Even the best work couldn’t help it seems

however, when you start hating a place, even the best work that is given to you would be boring. normally i would have jumped at the opportunity to read this kind of stuff. but now i find it boring. it’s something like if the pitch is bad, even a wicketkeeper can turn the ball square. alternately, if you don’t like the ambience in a restaurant, even the most tastiest (i purposely put in the double superlative) food tastes insipid…

I promised to put comments also, but have put only one. Here’s another. Written by the one and only Chiru.

please get a ppo and get out of placements. You are a serious threat to all of us. If u don’t get this ppo, u will take away somebody else’s job and he/she will in turn take some other’s job… you should not be allowed to sit for placements.. 🙂

And then there was the big thing

contrary to all my expectations, i was offered a job by JP Morgan today. i have been offered in the exotic derivatives trading team (different from what i’m doing right now).

That solicited ‘congrats’ messages from various quarters. maybe the post that attracted the maximum number of comments.

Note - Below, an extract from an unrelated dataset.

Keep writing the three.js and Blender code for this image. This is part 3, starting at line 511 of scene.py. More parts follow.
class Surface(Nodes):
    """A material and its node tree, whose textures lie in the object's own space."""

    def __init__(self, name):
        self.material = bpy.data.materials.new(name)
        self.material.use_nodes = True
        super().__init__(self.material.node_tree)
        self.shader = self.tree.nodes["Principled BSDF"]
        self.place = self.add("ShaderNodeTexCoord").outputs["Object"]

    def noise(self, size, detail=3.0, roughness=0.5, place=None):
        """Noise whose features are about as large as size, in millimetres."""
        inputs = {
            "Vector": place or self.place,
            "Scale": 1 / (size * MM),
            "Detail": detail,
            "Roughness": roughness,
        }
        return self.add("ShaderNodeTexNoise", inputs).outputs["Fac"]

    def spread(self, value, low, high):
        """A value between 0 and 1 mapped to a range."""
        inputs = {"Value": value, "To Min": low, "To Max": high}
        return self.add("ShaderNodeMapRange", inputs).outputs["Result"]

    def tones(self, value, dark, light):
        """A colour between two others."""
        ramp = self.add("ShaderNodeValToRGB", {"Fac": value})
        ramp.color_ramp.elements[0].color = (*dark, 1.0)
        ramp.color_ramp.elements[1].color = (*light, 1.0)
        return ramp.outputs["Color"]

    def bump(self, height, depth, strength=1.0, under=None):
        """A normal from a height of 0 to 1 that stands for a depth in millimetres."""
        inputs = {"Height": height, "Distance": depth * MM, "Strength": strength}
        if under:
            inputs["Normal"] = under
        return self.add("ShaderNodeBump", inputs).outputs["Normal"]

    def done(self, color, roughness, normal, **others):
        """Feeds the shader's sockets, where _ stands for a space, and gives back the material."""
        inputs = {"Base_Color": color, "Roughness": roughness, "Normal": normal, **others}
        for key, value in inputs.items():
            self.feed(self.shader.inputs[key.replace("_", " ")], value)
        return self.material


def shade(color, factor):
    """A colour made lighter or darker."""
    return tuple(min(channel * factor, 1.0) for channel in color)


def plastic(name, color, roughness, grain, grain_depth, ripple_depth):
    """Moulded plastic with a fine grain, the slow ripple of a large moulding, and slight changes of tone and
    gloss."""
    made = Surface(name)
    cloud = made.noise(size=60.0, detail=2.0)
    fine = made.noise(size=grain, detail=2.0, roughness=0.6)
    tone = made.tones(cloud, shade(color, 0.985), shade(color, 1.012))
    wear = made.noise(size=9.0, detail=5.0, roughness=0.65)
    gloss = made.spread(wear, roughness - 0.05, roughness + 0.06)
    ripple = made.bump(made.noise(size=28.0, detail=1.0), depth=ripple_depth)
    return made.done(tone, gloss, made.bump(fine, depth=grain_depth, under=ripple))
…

And this paragraph I wrote in my last post there sums up the internship

it is the end of one of the most interesting chapters of my life. a period of ten weeks where (as i’ve said before) my ‘learning density’ has been maximum. of course there have been those momeents of frustration, such as when i had to check if the ‘middle office’ had done it’s job properly. some moments of elation – climbing the white cliffs at the isle of wight and watching ‘les miseables’ (i still don’t know how to pronounce the name) and our first ever IIMB outing to canterbury. there have been moments of excitement at office – sometimes when the guy next to me has had me calculating stuff for him as he was closing a deal. when i read about some exotic structures. and sometimes it’s been utter boredom – my weeks 6 and 7 where i did nothign but check mail every minute for non-existent new mail.